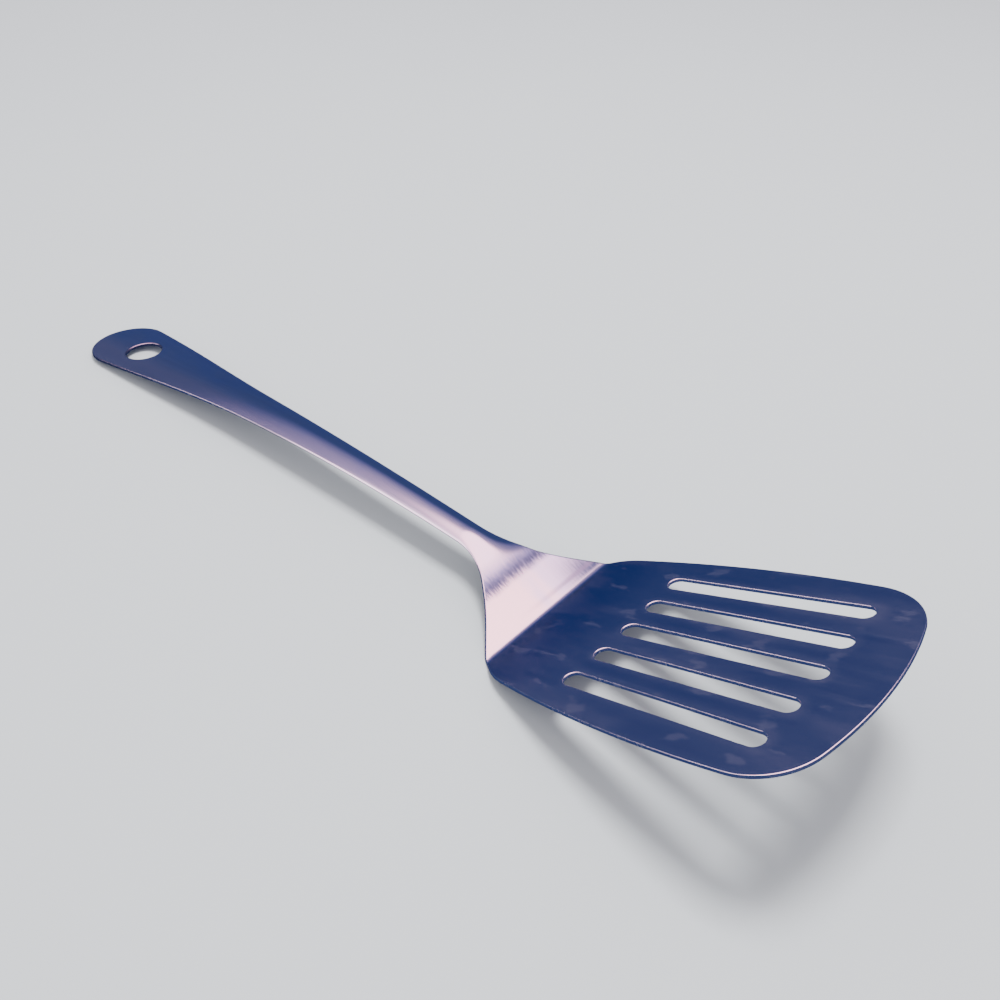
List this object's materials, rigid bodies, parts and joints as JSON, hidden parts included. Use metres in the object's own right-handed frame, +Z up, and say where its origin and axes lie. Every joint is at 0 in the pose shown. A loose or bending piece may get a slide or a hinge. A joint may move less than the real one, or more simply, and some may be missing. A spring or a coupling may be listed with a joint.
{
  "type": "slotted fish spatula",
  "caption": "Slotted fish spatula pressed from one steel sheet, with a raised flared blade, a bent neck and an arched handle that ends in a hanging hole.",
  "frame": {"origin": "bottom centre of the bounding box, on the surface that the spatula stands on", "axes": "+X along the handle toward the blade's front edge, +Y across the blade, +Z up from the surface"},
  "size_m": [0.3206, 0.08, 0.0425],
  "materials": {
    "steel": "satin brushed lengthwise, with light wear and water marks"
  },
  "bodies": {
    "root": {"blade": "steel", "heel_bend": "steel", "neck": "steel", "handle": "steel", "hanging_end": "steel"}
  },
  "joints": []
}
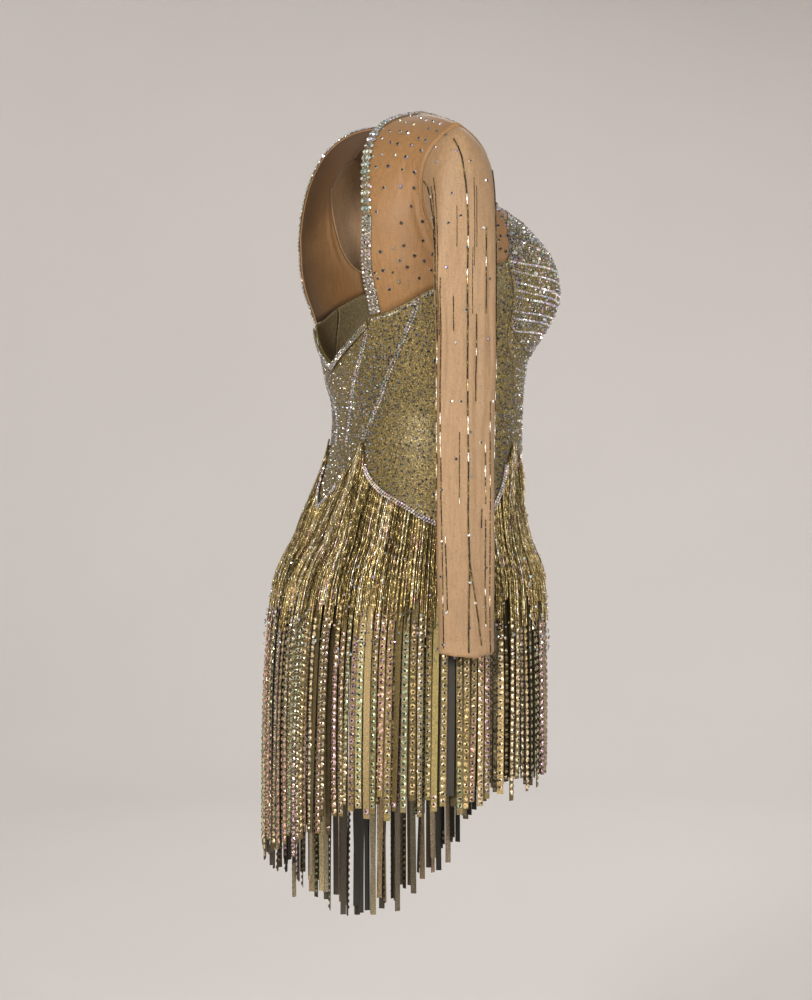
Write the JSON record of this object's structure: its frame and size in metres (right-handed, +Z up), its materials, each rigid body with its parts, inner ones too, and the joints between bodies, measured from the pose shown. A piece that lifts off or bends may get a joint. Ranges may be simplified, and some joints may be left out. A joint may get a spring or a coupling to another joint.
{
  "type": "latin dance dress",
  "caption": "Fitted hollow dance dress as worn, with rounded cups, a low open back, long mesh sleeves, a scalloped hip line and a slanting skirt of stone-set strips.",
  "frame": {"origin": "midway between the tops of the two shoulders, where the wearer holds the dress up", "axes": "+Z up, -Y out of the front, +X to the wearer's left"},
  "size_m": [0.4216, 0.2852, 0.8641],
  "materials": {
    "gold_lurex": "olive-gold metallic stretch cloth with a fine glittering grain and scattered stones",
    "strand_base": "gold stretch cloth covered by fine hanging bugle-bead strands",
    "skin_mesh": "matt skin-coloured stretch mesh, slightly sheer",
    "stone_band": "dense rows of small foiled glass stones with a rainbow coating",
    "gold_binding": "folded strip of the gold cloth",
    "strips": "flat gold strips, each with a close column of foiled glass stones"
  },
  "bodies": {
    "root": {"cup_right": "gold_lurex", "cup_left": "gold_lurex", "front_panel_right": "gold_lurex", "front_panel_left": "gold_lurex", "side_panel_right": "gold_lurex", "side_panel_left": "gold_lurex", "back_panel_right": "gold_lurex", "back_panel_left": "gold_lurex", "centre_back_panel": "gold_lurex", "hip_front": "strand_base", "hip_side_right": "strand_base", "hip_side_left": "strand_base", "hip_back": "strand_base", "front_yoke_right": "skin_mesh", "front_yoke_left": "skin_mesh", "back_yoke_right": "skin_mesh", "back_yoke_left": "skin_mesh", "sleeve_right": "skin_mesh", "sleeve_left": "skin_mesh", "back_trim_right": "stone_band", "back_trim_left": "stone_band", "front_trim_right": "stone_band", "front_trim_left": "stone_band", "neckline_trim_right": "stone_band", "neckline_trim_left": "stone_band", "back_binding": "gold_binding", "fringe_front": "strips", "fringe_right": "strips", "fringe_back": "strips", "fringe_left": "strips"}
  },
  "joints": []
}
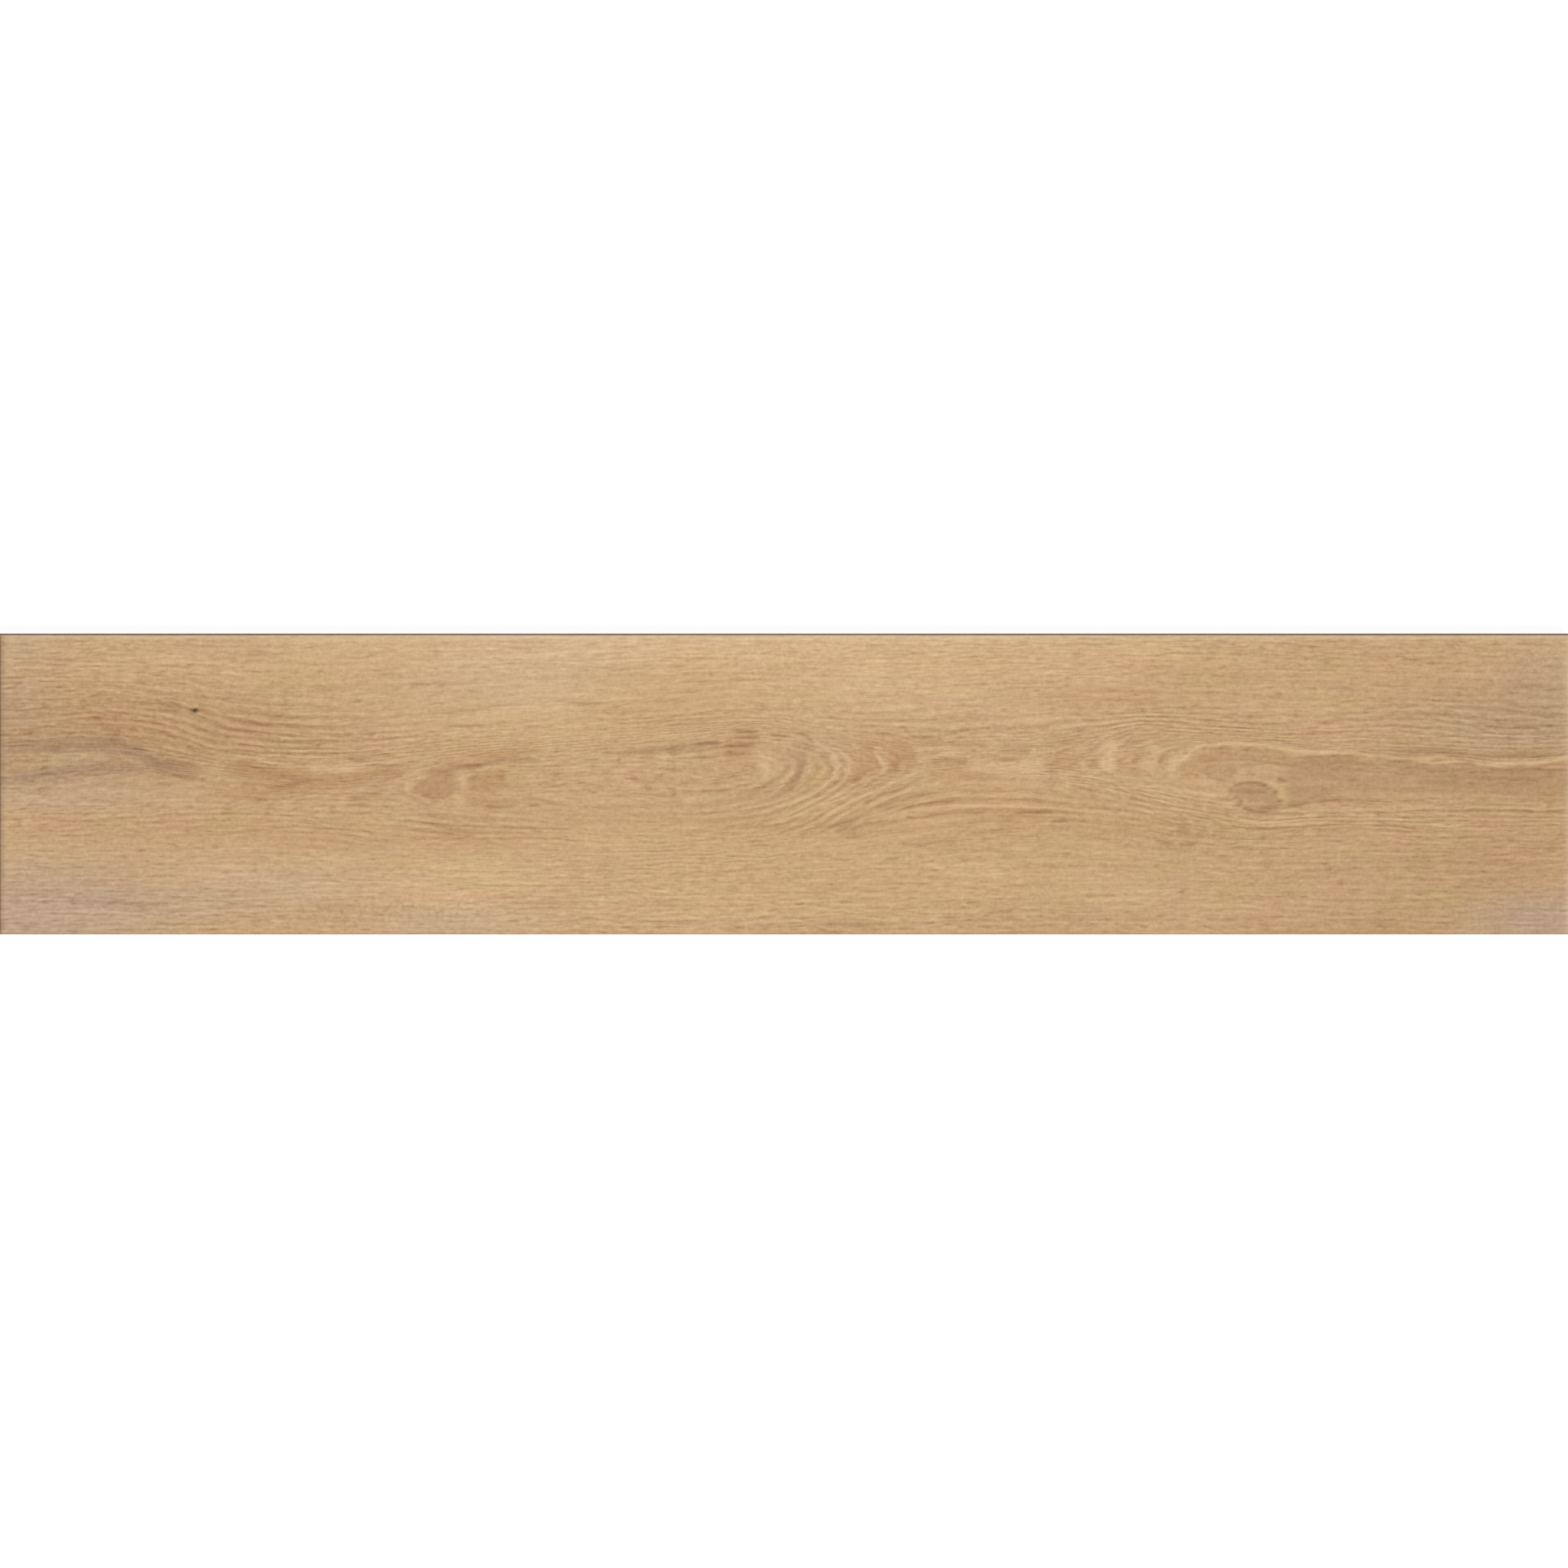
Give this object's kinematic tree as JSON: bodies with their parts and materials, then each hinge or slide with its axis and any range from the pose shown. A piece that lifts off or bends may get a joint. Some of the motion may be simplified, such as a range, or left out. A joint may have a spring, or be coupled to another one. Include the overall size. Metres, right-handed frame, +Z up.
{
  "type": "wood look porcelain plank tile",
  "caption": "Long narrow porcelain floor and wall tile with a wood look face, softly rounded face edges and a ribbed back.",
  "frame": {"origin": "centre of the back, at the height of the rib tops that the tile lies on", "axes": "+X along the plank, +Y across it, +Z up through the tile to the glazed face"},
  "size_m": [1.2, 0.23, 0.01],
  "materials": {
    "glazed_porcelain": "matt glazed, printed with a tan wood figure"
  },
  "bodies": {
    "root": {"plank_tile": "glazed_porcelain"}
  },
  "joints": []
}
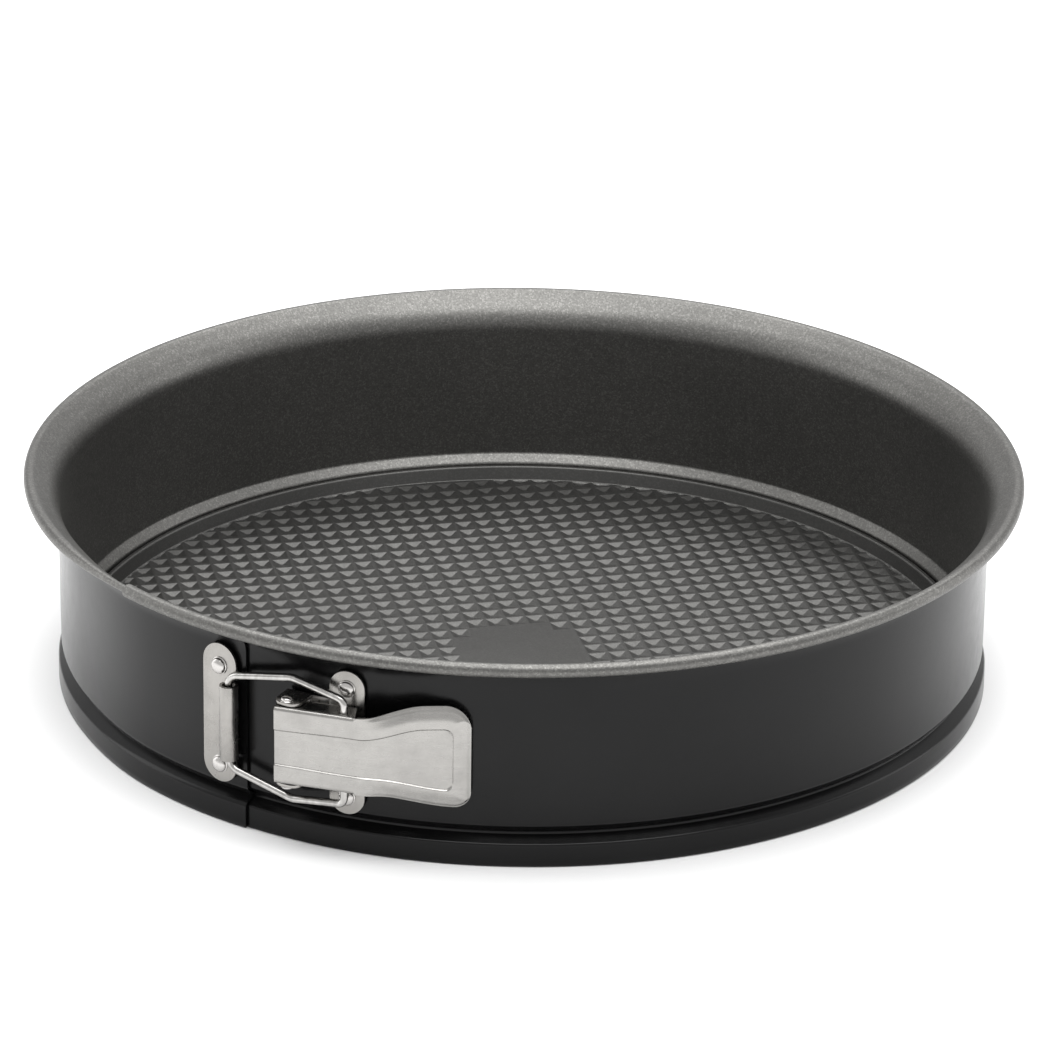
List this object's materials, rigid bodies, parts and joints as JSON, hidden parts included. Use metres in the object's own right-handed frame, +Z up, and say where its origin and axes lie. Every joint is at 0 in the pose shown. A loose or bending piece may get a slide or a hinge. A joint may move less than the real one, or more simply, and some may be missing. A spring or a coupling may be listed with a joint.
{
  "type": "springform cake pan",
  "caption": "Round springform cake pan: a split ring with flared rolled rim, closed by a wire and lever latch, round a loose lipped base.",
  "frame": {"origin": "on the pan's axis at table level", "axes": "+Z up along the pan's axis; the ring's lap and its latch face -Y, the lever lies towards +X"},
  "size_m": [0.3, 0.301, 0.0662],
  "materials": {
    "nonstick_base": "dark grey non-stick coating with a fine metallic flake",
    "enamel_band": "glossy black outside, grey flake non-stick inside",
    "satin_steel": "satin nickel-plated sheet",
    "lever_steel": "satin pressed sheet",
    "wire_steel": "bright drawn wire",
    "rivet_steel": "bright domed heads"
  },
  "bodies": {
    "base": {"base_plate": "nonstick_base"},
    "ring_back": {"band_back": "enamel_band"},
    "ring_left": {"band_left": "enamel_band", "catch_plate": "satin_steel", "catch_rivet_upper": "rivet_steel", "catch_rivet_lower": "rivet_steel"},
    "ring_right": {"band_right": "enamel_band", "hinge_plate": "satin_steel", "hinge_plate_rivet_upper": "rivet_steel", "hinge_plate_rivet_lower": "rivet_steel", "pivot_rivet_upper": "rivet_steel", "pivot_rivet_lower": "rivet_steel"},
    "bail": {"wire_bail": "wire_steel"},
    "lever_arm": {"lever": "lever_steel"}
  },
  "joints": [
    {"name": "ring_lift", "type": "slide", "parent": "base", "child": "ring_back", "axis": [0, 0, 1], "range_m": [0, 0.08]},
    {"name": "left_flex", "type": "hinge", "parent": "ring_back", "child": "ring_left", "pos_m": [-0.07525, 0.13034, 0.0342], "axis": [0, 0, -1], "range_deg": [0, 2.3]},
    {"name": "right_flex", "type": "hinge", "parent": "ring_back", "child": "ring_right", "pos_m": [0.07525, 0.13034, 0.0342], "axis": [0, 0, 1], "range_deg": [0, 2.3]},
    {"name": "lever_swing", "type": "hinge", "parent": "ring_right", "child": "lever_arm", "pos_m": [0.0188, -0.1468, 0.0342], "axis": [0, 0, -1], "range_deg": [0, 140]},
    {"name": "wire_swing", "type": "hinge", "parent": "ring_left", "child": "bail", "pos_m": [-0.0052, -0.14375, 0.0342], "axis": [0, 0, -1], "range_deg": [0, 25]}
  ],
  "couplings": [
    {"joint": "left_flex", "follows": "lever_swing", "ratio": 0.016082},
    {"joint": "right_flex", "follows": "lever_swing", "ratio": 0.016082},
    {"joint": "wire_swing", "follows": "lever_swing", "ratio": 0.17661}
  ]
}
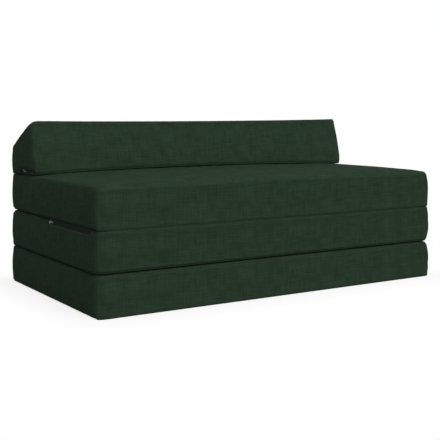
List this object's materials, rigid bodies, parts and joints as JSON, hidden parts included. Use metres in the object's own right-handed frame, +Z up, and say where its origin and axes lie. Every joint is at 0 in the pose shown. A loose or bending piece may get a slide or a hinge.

+ + +

• _Short task_: Retype the whole listing, keeping every line identical and omitting all pictures.

• _Exercise answer_:
List this object's materials, rigid bodies, parts and joints as JSON, hidden parts included. Use metres in the object's own right-handed frame, +Z up, and say where its origin and axes lie. Every joint is at 0 in the pose shown. A loose or bending piece may get a slide or a hinge. A joint may move less than the real one, or more simply, and some may be missing. A spring or a coupling may be listed with a joint.
{
  "type": "slotted fish spatula",
  "caption": "Slotted fish spatula pressed from one steel sheet, with a raised flared blade, a bent neck and an arched handle that ends in a hanging hole.",
  "frame": {"origin": "bottom centre of the bounding box, on the surface that the spatula stands on", "axes": "+X along the handle toward the blade's front edge, +Y across the blade, +Z up from the surface"},
  "size_m": [0.3206, 0.08, 0.0425],
  "materials": {
    "steel": "satin brushed lengthwise, with light wear and water marks"
  },
  "bodies": {
    "root": {"blade": "steel", "heel_bend": "steel", "neck": "steel", "handle": "steel", "hanging_end": "steel"}
  },
  "joints": []
}
Write the JSON record of this object's structure: its frame and size in metres (right-handed, +Z up), its materials, each rigid body with its parts, inner ones too, and the joints between bodies, measured from the pose shown. A piece that lifts off or bends may get a joint. Ranges may be simplified, and some joints may be left out. A joint may get a spring or a coupling to another joint.
{
  "type": "latin dance dress",
  "caption": "Fitted hollow dance dress as worn, with rounded cups, a low open back, long mesh sleeves, a scalloped hip line and a slanting skirt of stone-set strips.",
  "frame": {"origin": "midway between the tops of the two shoulders, where the wearer holds the dress up", "axes": "+Z up, -Y out of the front, +X to the wearer's left"},
  "size_m": [0.4216, 0.2852, 0.8641],
  "materials": {
    "gold_lurex": "olive-gold metallic stretch cloth with a fine glittering grain and scattered stones",
    "strand_base": "gold stretch cloth covered by fine hanging bugle-bead strands",
    "skin_mesh": "matt skin-coloured stretch mesh, slightly sheer",
    "stone_band": "dense rows of small foiled glass stones with a rainbow coating",
    "gold_binding": "folded strip of the gold cloth",
    "strips": "flat gold strips, each with a close column of foiled glass stones"
  },
  "bodies": {
    "root": {"cup_right": "gold_lurex", "cup_left": "gold_lurex", "front_panel_right": "gold_lurex", "front_panel_left": "gold_lurex", "side_panel_right": "gold_lurex", "side_panel_left": "gold_lurex", "back_panel_right": "gold_lurex", "back_panel_left": "gold_lurex", "centre_back_panel": "gold_lurex", "hip_front": "strand_base", "hip_side_right": "strand_base", "hip_side_left": "strand_base", "hip_back": "strand_base", "front_yoke_right": "skin_mesh", "front_yoke_left": "skin_mesh", "back_yoke_right": "skin_mesh", "back_yoke_left": "skin_mesh", "sleeve_right": "skin_mesh", "sleeve_left": "skin_mesh", "back_trim_right": "stone_band", "back_trim_left": "stone_band", "front_trim_right": "stone_band", "front_trim_left": "stone_band", "neckline_trim_right": "stone_band", "neckline_trim_left": "stone_band", "back_binding": "gold_binding", "fringe_front": "strips", "fringe_right": "strips", "fringe_back": "strips", "fringe_left": "strips"}
  },
  "joints": []
}
Give this object's kinematic tree as JSON: bodies with their parts and materials, then each hinge or slide with its axis and any range from the pose shown. A piece that lifts off or bends may get a joint. Some of the motion may be simplified, such as a range, or left out. A joint may have a spring, or be coupled to another one. Include the overall size. Metres, right-handed frame, +Z up.
{
  "type": "wood look porcelain plank tile",
  "caption": "Long narrow porcelain floor and wall tile with a wood look face, softly rounded face edges and a ribbed back.",
  "frame": {"origin": "centre of the back, at the height of the rib tops that the tile lies on", "axes": "+X along the plank, +Y across it, +Z up through the tile to the glazed face"},
  "size_m": [1.2, 0.23, 0.01],
  "materials": {
    "glazed_porcelain": "matt glazed, printed with a tan wood figure"
  },
  "bodies": {
    "root": {"plank_tile": "glazed_porcelain"}
  },
  "joints": []
}
List this object's materials, rigid bodies, parts and joints as JSON, hidden parts included. Use metres in the object's own right-handed frame, +Z up, and say where its origin and axes lie. Every joint is at 0 in the pose shown. A loose or bending piece may get a slide or a hinge. A joint may move less than the real one, or more simply, and some may be missing. A spring or a coupling may be listed with a joint.
{
  "type": "springform cake pan",
  "caption": "Round springform cake pan: a split ring with flared rolled rim, closed by a wire and lever latch, round a loose lipped base.",
  "frame": {"origin": "on the pan's axis at table level", "axes": "+Z up along the pan's axis; the ring's lap and its latch face -Y, the lever lies towards +X"},
  "size_m": [0.3, 0.301, 0.0662],
  "materials": {
    "nonstick_base": "dark grey non-stick coating with a fine metallic flake",
    "enamel_band": "glossy black outside, grey flake non-stick inside",
    "satin_steel": "satin nickel-plated sheet",
    "lever_steel": "satin pressed sheet",
    "wire_steel": "bright drawn wire",
    "rivet_steel": "bright domed heads"
  },
  "bodies": {
    "base": {"base_plate": "nonstick_base"},
    "ring_back": {"band_back": "enamel_band"},
    "ring_left": {"band_left": "enamel_band", "catch_plate": "satin_steel", "catch_rivet_upper": "rivet_steel", "catch_rivet_lower": "rivet_steel"},
    "ring_right": {"band_right": "enamel_band", "hinge_plate": "satin_steel", "hinge_plate_rivet_upper": "rivet_steel", "hinge_plate_rivet_lower": "rivet_steel", "pivot_rivet_upper": "rivet_steel", "pivot_rivet_lower": "rivet_steel"},
    "bail": {"wire_bail": "wire_steel"},
    "lever_arm": {"lever": "lever_steel"}
  },
  "joints": [
    {"name": "ring_lift", "type": "slide", "parent": "base", "child": "ring_back", "axis": [0, 0, 1], "range_m": [0, 0.08]},
    {"name": "left_flex", "type": "hinge", "parent": "ring_back", "child": "ring_left", "pos_m": [-0.07525, 0.13034, 0.0342], "axis": [0, 0, -1], "range_deg": [0, 2.3]},
    {"name": "right_flex", "type": "hinge", "parent": "ring_back", "child": "ring_right", "pos_m": [0.07525, 0.13034, 0.0342], "axis": [0, 0, 1], "range_deg": [0, 2.3]},
    {"name": "lever_swing", "type": "hinge", "parent": "ring_right", "child": "lever_arm", "pos_m": [0.0188, -0.1468, 0.0342], "axis": [0, 0, -1], "range_deg": [0, 140]},
    {"name": "wire_swing", "type": "hinge", "parent": "ring_left", "child": "bail", "pos_m": [-0.0052, -0.14375, 0.0342], "axis": [0, 0, -1], "range_deg": [0, 25]}
  ],
  "couplings": [
    {"joint": "left_flex", "follows": "lever_swing", "ratio": 0.016082},
    {"joint": "right_flex", "follows": "lever_swing", "ratio": 0.016082},
    {"joint": "wire_swing", "follows": "lever_swing", "ratio": 0.17661}
  ]
}
List this object's materials, rigid bodies, parts and joints as JSON, hidden parts included. Use metres in the object's own right-handed frame, +Z up, and say where its origin and axes lie. Every joint is at 0 in the pose shown. A loose or bending piece may get a slide or a hinge.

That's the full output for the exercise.